WORK TO BE COMPLETED: Exactly reproduce the lines that follow.

RECORDED DATA:
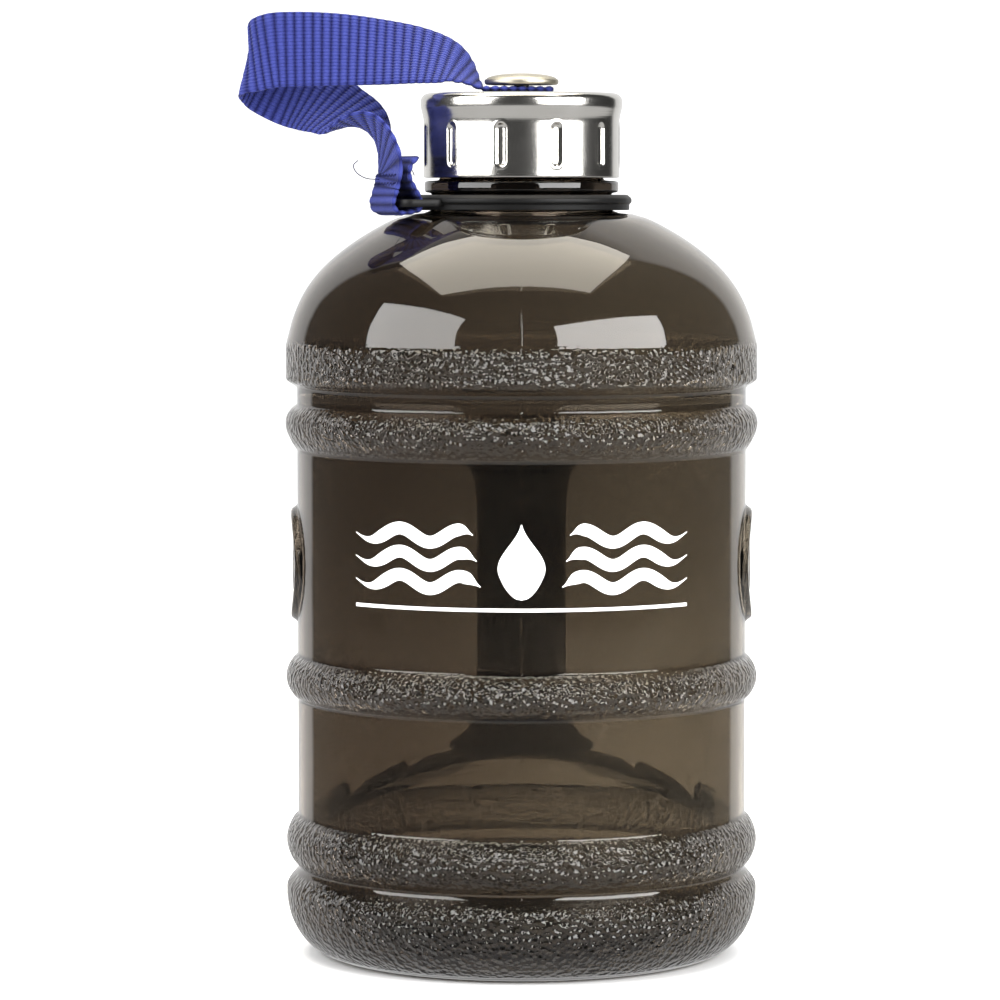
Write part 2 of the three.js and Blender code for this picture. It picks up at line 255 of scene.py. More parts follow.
class Nodes:
    """A node tree, with short names for the nodes that are made in it."""

    def __init__(self, tree):
        self.tree = tree

    def node(self, kind, inputs=None, **settings):
        """A new node. An input is given a value or linked to another node's output."""
        made = self.tree.nodes.new(kind)
        for key, value in settings.items():
            setattr(made, key, value)
        for key, value in (inputs or {}).items():
            socket = made.inputs[key]
            if isinstance(value, bpy.types.NodeSocket):
                self.tree.links.new(value, socket)
            else:
                socket.default_value = value
        return made

    def maths(self, operation, a, b=0.0):
        return self.node("ShaderNodeMath", {0: a, 1: b}, operation=operation).outputs[0]

    def share(self, value, low, high):
        """0 where value is low and 1 where it is high."""
        span = {"Value": value, "From Min": low, "From Max": high}
        return self.node("ShaderNodeMapRange", span).outputs[0]

    def mix(self, share, a, b):
        """Colour a where share is 0 and colour b where it is 1."""
        layers = {"Factor": share, "A": a, "B": b}
        return self.node("ShaderNodeMix", layers, data_type="RGBA").outputs["Result"]

    def colours(self, fac, *stops):
        """A colour ramp of (position, colour) stops."""
        ramp = self.node("ShaderNodeValToRGB", {"Fac": fac})
        elements = ramp.color_ramp.elements
        while len(elements) < len(stops):
            elements.new(0.5)
        for element, (position, colour) in zip(elements, stops):
            element.position = position
            element.color = (*colour, 1)
        return ramp.outputs["Color"]


class Finish(Nodes):
    """A new material, with short names for what its finish is made of."""

    def __init__(self, name):
        self.material = bpy.data.materials.new(name)
        self.material.use_nodes = True
        super().__init__(self.material.node_tree)
        self.shader = self.tree.nodes["Principled BSDF"]

    def set(self, **values):
        """Gives the shader values that are the same all over."""
        for key, value in values.items():
            self.shader.inputs[key.replace("_", " ")].default_value = value

    def link(self, output, key):
        self.tree.links.new(output, self.shader.inputs[key])

    def place(self, scale=(1, 1, 1)):
        coordinate = self.node("ShaderNodeTexCoord").outputs["Object"]
        return self.node("ShaderNodeMapping", {"Vector": coordinate, "Scale": scale}).outputs["Vector"]

    def noise(self, scale, detail=3.0, stretch=(1, 1, 1), roughness=0.5):
        vector = self.place(stretch)
        values = {"Vector": vector, "Scale": scale, "Detail": detail, "Roughness": roughness}
        return self.node("ShaderNodeTexNoise", values).outputs["Fac"]

    def attribute(self, name):
        return self.node("ShaderNodeAttribute", attribute_name=name).outputs["Fac"]

    def between(self, fac, low, high):
        """Maps 0..1 to low..high."""
        return self.node("ShaderNodeMapRange", {"Value": fac, "To Min": low, "To Max": high}).outputs[0]

    def bump(self, height, distance, strength=1.0, normal=None):
        values = {"Height": height, "Distance": distance, "Strength": strength}
        if normal is not None:
            values["Normal"] = normal
        return self.node("ShaderNodeBump", values).outputs["Normal"]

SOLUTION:
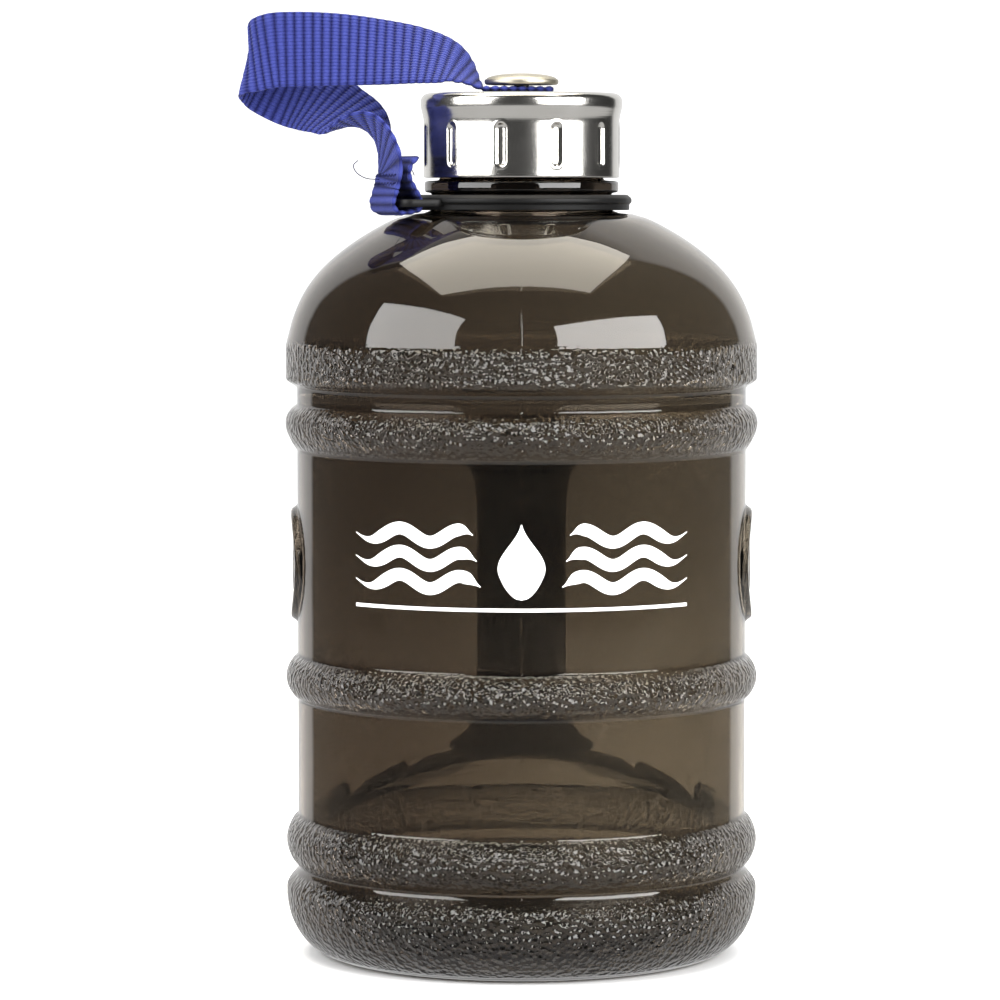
Write part 2 of the three.js and Blender code for this picture. It picks up at line 255 of scene.py. More parts follow.
class Nodes:
    """A node tree, with short names for the nodes that are made in it."""

    def __init__(self, tree):
        self.tree = tree

    def node(self, kind, inputs=None, **settings):
        """A new node. An input is given a value or linked to another node's output."""
        made = self.tree.nodes.new(kind)
        for key, value in settings.items():
            setattr(made, key, value)
        for key, value in (inputs or {}).items():
            socket = made.inputs[key]
            if isinstance(value, bpy.types.NodeSocket):
                self.tree.links.new(value, socket)
            else:
                socket.default_value = value
        return made

    def maths(self, operation, a, b=0.0):
        return self.node("ShaderNodeMath", {0: a, 1: b}, operation=operation).outputs[0]

    def share(self, value, low, high):
        """0 where value is low and 1 where it is high."""
        span = {"Value": value, "From Min": low, "From Max": high}
        return self.node("ShaderNodeMapRange", span).outputs[0]

    def mix(self, share, a, b):
        """Colour a where share is 0 and colour b where it is 1."""
        layers = {"Factor": share, "A": a, "B": b}
        return self.node("ShaderNodeMix", layers, data_type="RGBA").outputs["Result"]

    def colours(self, fac, *stops):
        """A colour ramp of (position, colour) stops."""
        ramp = self.node("ShaderNodeValToRGB", {"Fac": fac})
        elements = ramp.color_ramp.elements
        while len(elements) < len(stops):
            elements.new(0.5)
        for element, (position, colour) in zip(elements, stops):
            element.position = position
            element.color = (*colour, 1)
        return ramp.outputs["Color"]


class Finish(Nodes):
    """A new material, with short names for what its finish is made of."""

    def __init__(self, name):
        self.material = bpy.data.materials.new(name)
        self.material.use_nodes = True
        super().__init__(self.material.node_tree)
        self.shader = self.tree.nodes["Principled BSDF"]

    def set(self, **values):
        """Gives the shader values that are the same all over."""
        for key, value in values.items():
            self.shader.inputs[key.replace("_", " ")].default_value = value

    def link(self, output, key):
        self.tree.links.new(output, self.shader.inputs[key])

    def place(self, scale=(1, 1, 1)):
        coordinate = self.node("ShaderNodeTexCoord").outputs["Object"]
        return self.node("ShaderNodeMapping", {"Vector": coordinate, "Scale": scale}).outputs["Vector"]

    def noise(self, scale, detail=3.0, stretch=(1, 1, 1), roughness=0.5):
        vector = self.place(stretch)
        values = {"Vector": vector, "Scale": scale, "Detail": detail, "Roughness": roughness}
        return self.node("ShaderNodeTexNoise", values).outputs["Fac"]

    def attribute(self, name):
        return self.node("ShaderNodeAttribute", attribute_name=name).outputs["Fac"]

    def between(self, fac, low, high):
        """Maps 0..1 to low..high."""
        return self.node("ShaderNodeMapRange", {"Value": fac, "To Min": low, "To Max": high}).outputs[0]

    def bump(self, height, distance, strength=1.0, normal=None):
        values = {"Height": height, "Distance": distance, "Strength": strength}
        if normal is not None:
            values["Normal"] = normal
        return self.node("ShaderNodeBump", values).outputs["Normal"]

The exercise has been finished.